Not a pretty picture...I have tried to avoid this option like the plague but it seems I have finally worked my way down to it.
Have I mentioned that my DB skills are sucking majorly today?
Hugz, Zoo
"If patience is worth anything, it must endure to the end of time. And a living faith will last in the midst of the blackest storm."
- Mahatma Gandhi
Got to get an earlyish night tonight, so no long posts... but you need to try and think of a solution that de-personalises the issue - not his fault, not all your responsibility either.
I know that it was one of the areas of our M that was very problematic - if we got back together, it would be one area to tackle straight away.
Livnlearn
"The unexamined life is not worth living" - Socrates
If anyone is still on the board I need an opinion.
I decided to make my H a Vday card. I wrote a poem to inscribe it with but I had a seizure last night and am struggling with the form.
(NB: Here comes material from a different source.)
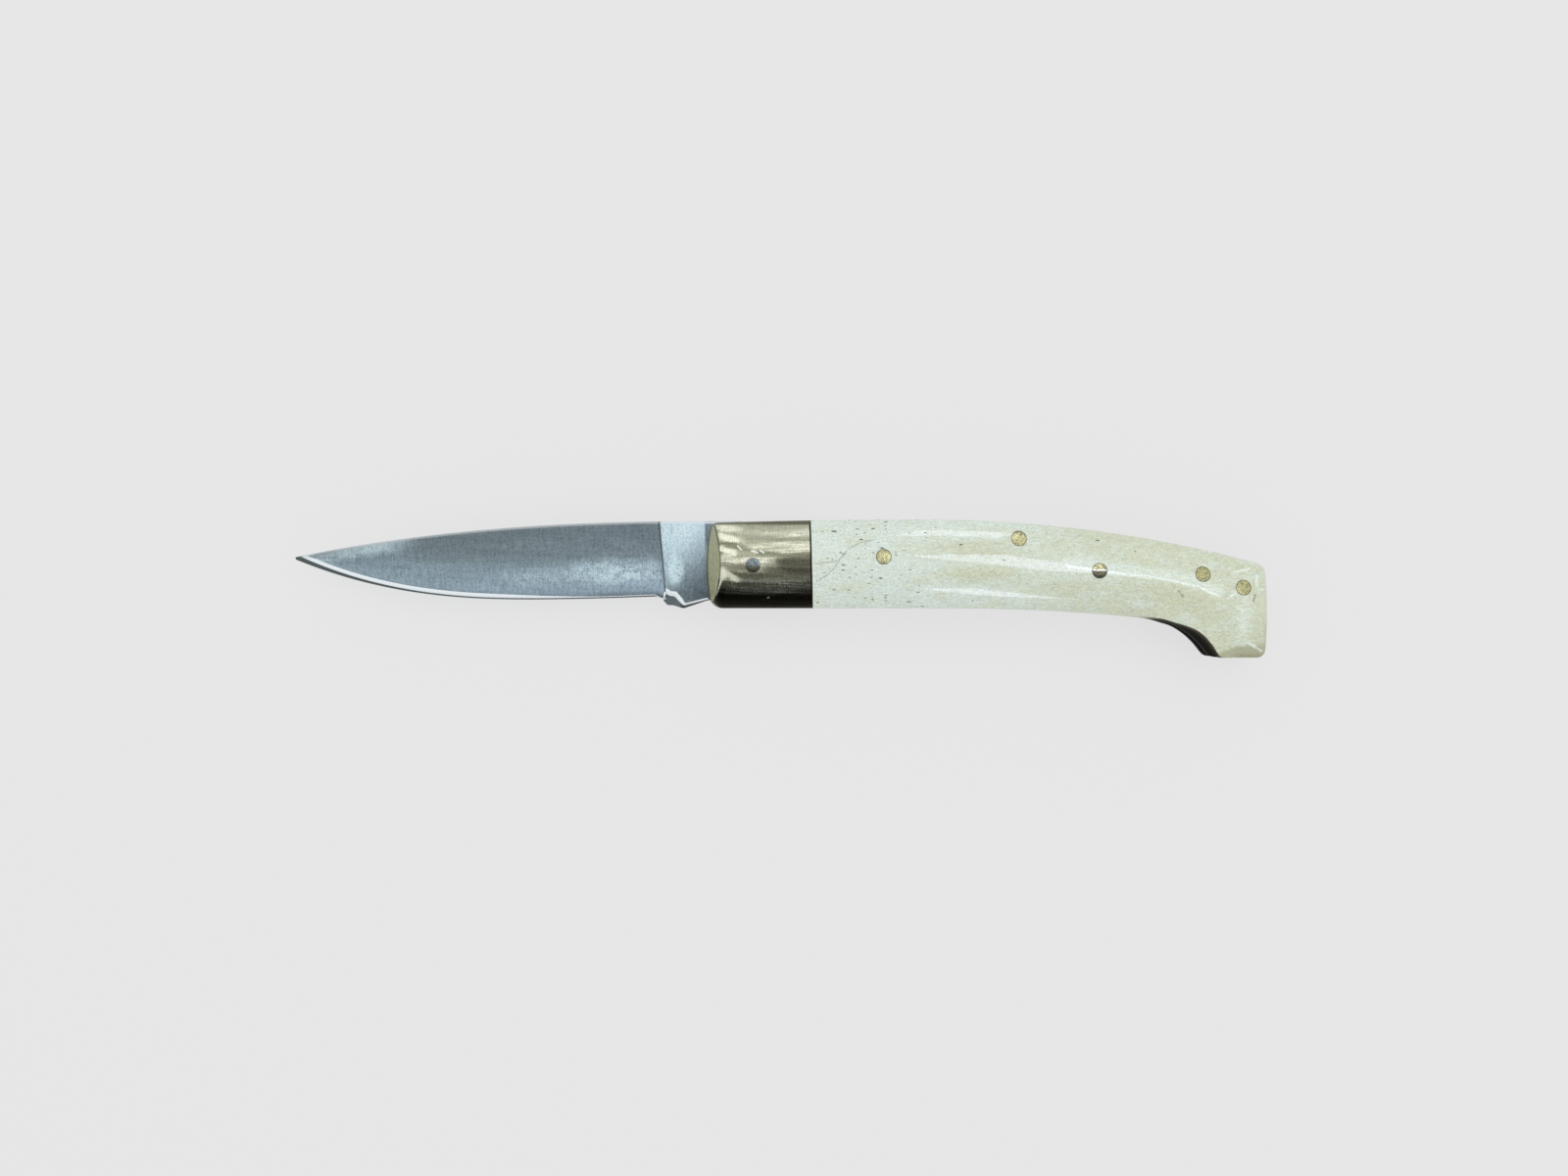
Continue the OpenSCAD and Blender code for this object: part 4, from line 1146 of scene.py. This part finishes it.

Could someone please read this and tell me if it flows ok or if something would be better served moved around? I would really appreciate it
I remember a time when we once walked into the ocean And surrendered ourselves to its embrace. We were Oblivious to the coolness of the water, the cries of People laughing on the beach; even the sound of the surf Pounding on the rocks faded into the distance although our Hearts picked up its heavy beat. Our bodies swayed with the Flow of the tide, coming together then moving apart until We finally wrapped ourselves around each other and became lost In what was for us then a seeming inevitability.
Whenever I look into your eyes, eyes the color of that night time Sea, I am reminded of that moment and once again become aware Of that sense of surrender, that obliviousness to everything around Me. I can feel my body sway towards yours while my heart picks Up the beat of the crashing surf and I become lost to the inevitability Of loving you.
"If patience is worth anything, it must endure to the end of time. And a living faith will last in the midst of the blackest storm."
- Mahatma Gandhi
Just checked in for the first time in days, looks like you're having a tough day. {{{{{{{{{{{{}}}}}}}}}}}}} What a positive thing to do change your state of mind - I like your poem! I like the way if flows. SOmething about where you placed the line breaks makes the beginning of eacn line resonate, compelling you on. I like the imagery too -
Gotta go put the boys to bed - we're flying to Georgia in the morning and I"ve got to get packing, too. {{{{{{{{{{{{{{}}}}}}}}}}}}} Hang in there Zoo!
I want to thank everyone once again for the input on the poem
Valentine Day went very well for us. I didn't get a card or any presents from H although I did get flowers from my parents You would think I might just be disappointed by that wouldn't you ??
NOT!!!!
When I woke up Sat. morning H was looking at me. He said "Happy Valentine Day Baby" and then hugged me hard and kissed me and said ILY. I replied in kind and got up to mmake coffee...when i walked back into the bedroom H was laying there with his eyes closed....AND SNORING!!
I decided to let him sleep since he had been exhausted from the day before. I also decided this was the opportunity for me to figure out how to get that card made!
My card program wasn't compatible with my printer (printer to new) and H had taken off my art program I had to fight with WORD to get my card made so it wasn't as nice as i wanted it to be but that was OK.
During the process of me fighting with WORD I realize that H isn't asleep afterall and he keeps hollering BUSCH race statistics at me and telling me to hurry up and come back to bed ...LOL
I finally got done and walked in and gave H the card...he said "you didn't have to get me a card hon" but then he started reading it and his face lit up and he got this HUGE GRIN!!!! He loved it! He asked if I had written the poem myself and when I told him I had he said "DAMN Hom, that is AWESOME!" He asked me to crawl back in bed then and SHOWED me his APPRECIATION
We had an excellent day together, kinda both doing our own thing but including the other person in the spirit of it
I did almost blow it though at about 4 am Sun. when I mentioned going to my parents to watch the '500. IT seemed that H misunderstood me when i asked him about it Sat. morning and he had NO intention of going to my parents to watch the race. H THOUGHT I had been talking about going there for supper Anyway, when all was said and done i told H that i would call my parents and cancel which is what i did. My ma wasn't real happy about it but she got over it.
We stayed home and watch the race in bed
My sulleness is a bit under better control right now and H appears to be responding well to that. THANk GOd I got my head ou of my butt for a little while anyway
Hugz, Zoo
"If patience is worth anything, it must endure to the end of time. And a living faith will last in the midst of the blackest storm."
- Mahatma Gandhi
OK Zoo no fair. This is the SECOND time today you have affected my emotions. I am so happy for you and hope to be where you are soon! Well at least before it is too late.
Thank you for breaking out the 4x4 on me earlier. I think between you and Sage I had my A$$ effectively handed to me. And THANK you... I will really have to work on those things you mentioned. And I will!